When looking at certificates, you have the one used to identify the web site, the one that generate that certificate and sometimes another one that signed the signing certificate
Root => Intermediate=> identifying

Use your desktop browser to go to the web site and then click on the lock (I am using chrome in this example) and select the certificate path tab. You will need the top level certificate in your certificate store and all the intermediate certificates. The bottom level certificate that identifies the URL is not required. Again start importing from the top level and work your way down. I have seen as many as 4 levels.

Chris Bipes
Director of Information Services
CrossCheck, Inc.
-----Original Message-----
From: MIDRANGE-L <midrange-l-bounces@xxxxxxxxxxxxxxxxxx> On Behalf Of Scott Klement
Sent: Friday, June 25, 2021 12:54 PM
To: midrange-l@xxxxxxxxxxxxxxxxxx
Subject: Re: HTTPS connections

Hi Rick,

What you are describing is actually the default behavior.
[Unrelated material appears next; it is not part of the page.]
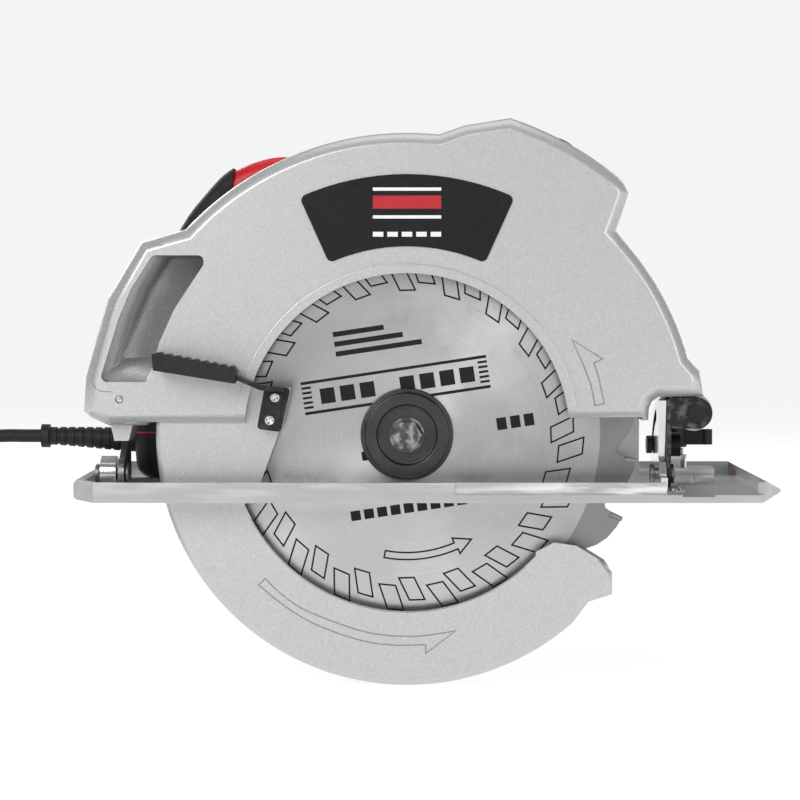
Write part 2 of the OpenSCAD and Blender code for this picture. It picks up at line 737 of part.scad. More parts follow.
// Side view of the rear handle, with its finger gap
module handle_outline() difference() {
    polygon([[12, 76], [0, 84], [-20, 98], [-36, 124], [-48, 138], [-59, 143], [-76, 141], [-92, 134],
             [-104, 122], [-116, 106], [-128, 80], [-137, 50], [-143, 15], [-143, -20], [-139, -25],
             [-128, -26], [-112, -22], [-95, -12], [-75, -4], [-46.2, -4], [-46.2, 28], [0, 60]]);
    polygon([[-52, 100], [-66, 108], [-84, 103], [-96, 88], [-106, 62], [-111, 32], [-112, 16],
             [-100, 8], [-70, 12], [-58, 30], [-52, 55], [-48, 80]]);
    translate([0, motor_v]) circle(r = motor_r + 1.2);
    for (p = case_ears) translate(p) circle(r = 6.5);
}

module handle_shell(w0, w1, open0, open1) difference() {
    union() {
        difference() {
            slab(w0, w1) handle_outline();
            slab(open0, open1) offset(delta = -shell_t) handle_outline();
        }
        for (p = handle_bosses) rod_at(p, 4.2, w0, w1);
    }
    for (p = handle_bosses) rod_at(p, 1.75 + fix_gap, handle_w0 + 3, handle_w1 + 1);
    for (p = handle_bosses) rod_at(p, 3.3, handle_w1 - 2.5, handle_w1 + 1);
    trigger_slot();
    // cord entry
    translate([-148, handle_mid, -6]) rotate([0, 90, 0]) cylinder(r = 5 + fix_gap, h = 14);
}

module trigger_slot() slab(handle_mid - 7.5, handle_mid + 7.5) polygon([
    [-64.5, 115], [-62, 113], [-62, 104], [-74, 92], [-96, 70], [-106, 84], [-99, 103], [-86, 117]]);

module handle_left_shell() color("crimson") at_axis() difference() {
    handle_shell(handle_w0, handle_mid, handle_w0 + shell_t, handle_mid + 1);
    rod_at(lock_off_at, 5 + run_gap, handle_w0 - 1, handle_w0 + shell_t + 1);
}

module handle_right_shell() color("crimson") at_axis()
    handle_shell(handle_mid, handle_w1, handle_mid - 1, handle_w1 - shell_t);

// Soft sleeve round the rear of the handle
module grip_zone()
    polygon([[-90, 150], [-91, 128], [-101, 103], [-99, 86], [-90, 60], [-95, 10], [-160, 10], [-160, 150]]);

module handle_grip() color("black") at_axis() difference() {
    slab(handle_w0 - grip_t, handle_w1 + grip_t) intersection() {
        offset(delta = grip_t) handle_outline();
        grip_zone();
    }
    slab(handle_w0 - 0.02, handle_w1 + 0.02) offset(delta = 0.02) handle_outline();
    trigger_slot();
}

module handle_screws() color("gray") at_axis() for (p = handle_bosses) {
    rod_at(p, 1.75, handle_w0 + 4, handle_w1 - 2.5);
    rod_at(p, 3.2, handle_w1 - 2.5, handle_w1 - 0.6);
}

module switch_module() color("darkslategray") at_axis() slab(handle_mid - 9, handle_mid + 9)
    polygon([[-60, 138], [-62, 118], [-86, 119], [-89, 129], [-76, 137]]);

module trigger() color("black") at_axis() difference() {
    slab(handle_mid - 7, handle_mid + 7) polygon([[-66, 113.5], [-63, 109], [-66, 103], [-74, 96], [-86, 85],
        [-95, 77], [-99, 82], [-93, 100], [-80, 111.5]]);
    rod_at(trigger_pivot, 1.5, handle_mid - 8, handle_mid + 8);
}

module lock_off_button() color("black") at_axis() rod_at(lock_off_at, 5, handle_w0 - 4, handle_w0 + 3);

module front_handle() color("black") at_axis() difference() {
    union() {
        rod_at(front_bar, 20, guard_w1, 25);
        rod_at(front_bar, front_bar_r, 25, 106);
        slab(102, 118) hull() {
            translate(front_bar) circle(r = front_bar_r + 1);
            translate(front_foot) circle(r = 11);
        }
    }
    rod_at([0, motor_v], motor_r + 0.2, 100, 120);
    rod_at(front_bar, 3 + fix_gap, guard_w1 - 1, 40);
}

module depth_lock_bolt() color("gray") at_axis() {
    p = [depth_u - depth_r, depth_v];
    rod_at(p, 6, 14.4, guard_w1 - wall);
    rod_at(p, 3, guard_w1 - wall, 37);
    // front handle bolt shares the same size
    rod_at(front_bar, 6, 14.4, guard_w1 - wall);
    rod_at(front_bar, 3, guard_w1 - wall, 38);
}

module depth_lock_lever() color("black") at_axis() difference() {
    union() {
        rod_at([depth_u - depth_r, depth_v], 9, 27, 36);
        translate([depth_u - depth_r, 0, depth_v])
            rotate([0, 15, 0]) translate([-46, 29, -4.5]) cube([42, 5, 9]);
    }
    rod_at([depth_u - depth_r, depth_v], 3 + run_gap, 26, 37.5);
}

module spindle_lock_button() color("black") at_axis() translate([0, 30, 0]) rotate([0, 90, 0]) {
    translate([0, 0, 28.8]) cylinder(r = 3, h = 9);
    translate([0, 0, 37.5]) cylinder(r = 6, h = 6);
}

// ---- cord ----

run_points = [[-204, 12.5, 28], [-214, 12.5, 28], [-224, 12.5, 28], [-236, 12.5, 27], [-247, 12.5, 22],
              [-256, 12.5, 13], [-261, 12.5, 1], [-262, 12.5, -12], [-262, 12.5, -30], [-262, 12.5, -48],
              [-264, 12.5, -57], [-270, 12.5, -67], [-279, 12.5, -74], [-292, 12.5, -76.8]];

tail_points = [[-337.5, -33, -90.8], [-337.5, -42, -90.6], [-337.5, -52, -88.5], [-337.5, -60, -85.5],
               [-337.5, -66, -84.8]];

function unit(v) = v / norm(v);

function dir_at(pts, i) = unit(pts[min(i + 1, len(pts) - 1)] - pts[max(i - 1, 0)]);

function cross3(a, b) = [a[1] * b[2] - a[2] * b[1], a[2] * b[0] - a[0] * b[2], a[0] * b[1] - a[1] * b[0]];

// A tube of round section swept along points; side is a direction that is never along the route
module tube(pts, r, side, sides = 10) {
    rings = [for (i = [0:len(pts) - 1])
        let (d = dir_at(pts, i), a = unit(cross3(d, side)), b = cross3(d, a))
        for (k = [0:sides - 1]) pts[i] + r * (cos(360 * k / sides) * a + sin(360 * k / sides) * b)];
    last = (len(pts) - 1) * sides;
    polyhedron(rings, concat(
        [[for (k = [sides - 1:-1:0]) k]],
        [for (i = [0:len(pts) - 2]) for (k = [0:sides - 1]) let (n = (k + 1) % sides)
            each [[i * sides + k, i * sides + n, (i + 1) * sides + n],
                  [i * sides + k, (i + 1) * sides + n, (i + 1) * sides + k]]],
        [[for (k = [0:sides - 1]) last + k]]), convexity = 6);
}

module cord_run() color("black") {
    tube(run_points, cord_r, [0, 1, 0]);
    tube(tail_points, cord_r, [1, 0, 0]);
}

module cord_guard() color("black") {
    translate([blade_x - 147, cord_y, 26]) rotate([0, 90, 0]) cylinder(r = 5, h = 9);
    hull() {
        translate([blade_x - 143.5, cord_y, 26]) rotate([0, -90, 0]) cylinder(r = 6.6, h = 1, $fn = 24);
        translate([-198, cord_y, 28]) rotate([0, -90, 0]) cylinder(r = 4.7, h = 0.5, $fn = 24);
    }
    translate([-199, cord_y, 28]) rotate([0, -90, 0]) cylinder(r = 6.2, h = 5);
}

module cord_coil() color("black") translate([coil_at[0], coil_at[1], floor_z]) rotate_extrude()
    translate([coil_r - coil_half, 0]) square([2 * coil_half, 2 * coil_half]);

module cord_tie() color("black") translate([coil_at[0], coil_at[1], floor_z]) rotate(-45)
    translate([coil_r, 6, coil_half]) rotate([90, 0, 0]) linear_extrude(12) difference() {
        translate([-coil_half - 1.4, -coil_half]) square([2 * coil_half + 2.8, 2 * coil_half + 1.4]);
        translate([-coil_half - 0.02, -coil_half + 1.2]) square([2 * coil_half + 0.04, 2 * coil_half - 1.18]);
    }

module plug_body() color("black") translate([plug_at[0], plug_at[1], floor_z]) {
    translate([0, 0, plug_h / 2]) rotate([90, 0, 0]) cylinder(r1 = 4.6, r2 = 6.5, h = 12);
    translate([0, -12, 0]) linear_extrude(plug_h) polygon([[-7, 0], [7, 0], [16, -9], [18, -14], [18, -32],
        [16, -34], [-16, -34], [-18, -32], [-18, -14], [-16, -9]]);
}

module plug_pins() color("silver") for (s = [-1, 1])
    translate([plug_at[0] + 9.5 * s, plug_at[1] - 46, floor_z + plug_h / 2]) rotate([90, 0, 0])
        cylinder(r = 2.4, h = 19);

base_plate();
bevel_quadrant();
bracket_rivets();
rear_bevel_ear();
bevel_pivot_pins();
fence_clamp_bridge();
fence_clamp_spring();
fence_clamp_knob();
front_tilt_bracket();
rear_tilt_bracket();
depth_arc();
depth_pivot_pin();
bevel_lock_lever();
upper_guard();
label_plate();
gear_case();
gear_case_cover();
gear_case_screws();
motor_housing();
motor_end_cap();
end_cap_screws();
stator();
brush_holders();
carbon_brushes();
brush_caps();
spindle_bearings();
armature_bearings();
handle_left_shell();
handle_right_shell();
handle_grip();
handle_screws();
switch_module();
front_handle();
depth_lock_bolt();
guard_spring();
guard_retaining_ring();
trigger();
lock_off_button();
depth_lock_lever();
spindle_lock_button();
saw_blade();
carbide_teeth();
inner_flange();
outer_flange();
blade_bolt();
spindle();
spindle_gear();
armature();
cooling_fan();
pinion();
lower_guard();
guard_lever_bracket();
bracket_screws();
guard_lever_grip();
cord_guard();
cord_run();
cord_coil();
cord_tie();
plug_body();
plug_pins();
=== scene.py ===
import json
import math
import bmesh
import bpy
from mathutils import Matrix, Vector, bvhtree


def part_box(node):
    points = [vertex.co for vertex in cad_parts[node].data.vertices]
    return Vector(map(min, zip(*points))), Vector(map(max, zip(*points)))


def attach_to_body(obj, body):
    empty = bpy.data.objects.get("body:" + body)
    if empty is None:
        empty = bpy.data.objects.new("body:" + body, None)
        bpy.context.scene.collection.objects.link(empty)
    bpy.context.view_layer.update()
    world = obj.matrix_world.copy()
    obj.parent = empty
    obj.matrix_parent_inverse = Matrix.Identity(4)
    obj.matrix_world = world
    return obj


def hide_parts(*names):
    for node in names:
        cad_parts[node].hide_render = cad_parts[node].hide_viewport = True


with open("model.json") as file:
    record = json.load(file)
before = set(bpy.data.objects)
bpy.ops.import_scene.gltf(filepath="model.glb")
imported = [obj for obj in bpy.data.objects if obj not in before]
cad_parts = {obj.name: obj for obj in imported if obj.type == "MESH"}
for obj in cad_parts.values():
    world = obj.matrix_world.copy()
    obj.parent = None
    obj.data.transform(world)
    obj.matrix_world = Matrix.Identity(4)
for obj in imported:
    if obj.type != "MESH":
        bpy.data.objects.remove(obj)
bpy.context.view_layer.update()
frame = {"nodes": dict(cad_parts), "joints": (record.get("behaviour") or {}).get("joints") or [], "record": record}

MM = 0.001
JOINTS = {j["name"]: j for j in frame["joints"]}
AXIS = Vector(JOINTS["blade_spin"]["pos_m"])
GUARD_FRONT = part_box("label_plate")[1][1] / MM - AXIS.y / MM
BLADE_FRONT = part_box("saw_blade")[0][1] / MM - AXIS.y / MM
FLOOR_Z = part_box("cord_coil")[0][2]
BODY_OF = {n: b for b, nodes in frame["record"]["behaviour"]["bodies"].items() for n in nodes}
CORD_D = 7 * MM


# ---- camera, light and floor ----

def add_camera():
    data = bpy.data.cameras.new("camera")
    data.lens = 107.2
    data.sensor_width = 36
    data.clip_end = 20
    cam = bpy.data.objects.new("camera", data)
    cam.location = AXIS + Vector((-0.5, -1207, 70.5)) * MM
    cam.rotation_euler = (math.radians(90 - 2.52), 0, math.radians(0.144))
    bpy.context.scene.collection.objects.link(cam)
    bpy.context.scene.camera = cam


def add_area(name, place, target, size, power):
    data = bpy.data.lights.new(name, "AREA")
    data.shape = "RECTANGLE"
    data.size, data.size_y = size
    data.energy = power
    light = bpy.data.objects.new(name, data)
    light.location = place
    light.rotation_euler = (Vector(target) - Vector(place)).to_track_quat("-Z", "Y").to_euler()
    bpy.context.scene.collection.objects.link(light)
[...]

HTTPAPI does not send a certificate unless you set up an application identifier in the digital certificate manager, and then configure that app id for a client certificate.

The use of clients-side certificates is unusual.

Please be sure you are not confusing client-side certificates with CA certificates. :-)  If you are thinking that they are required, it is more likely that you are thinking of CA certificates.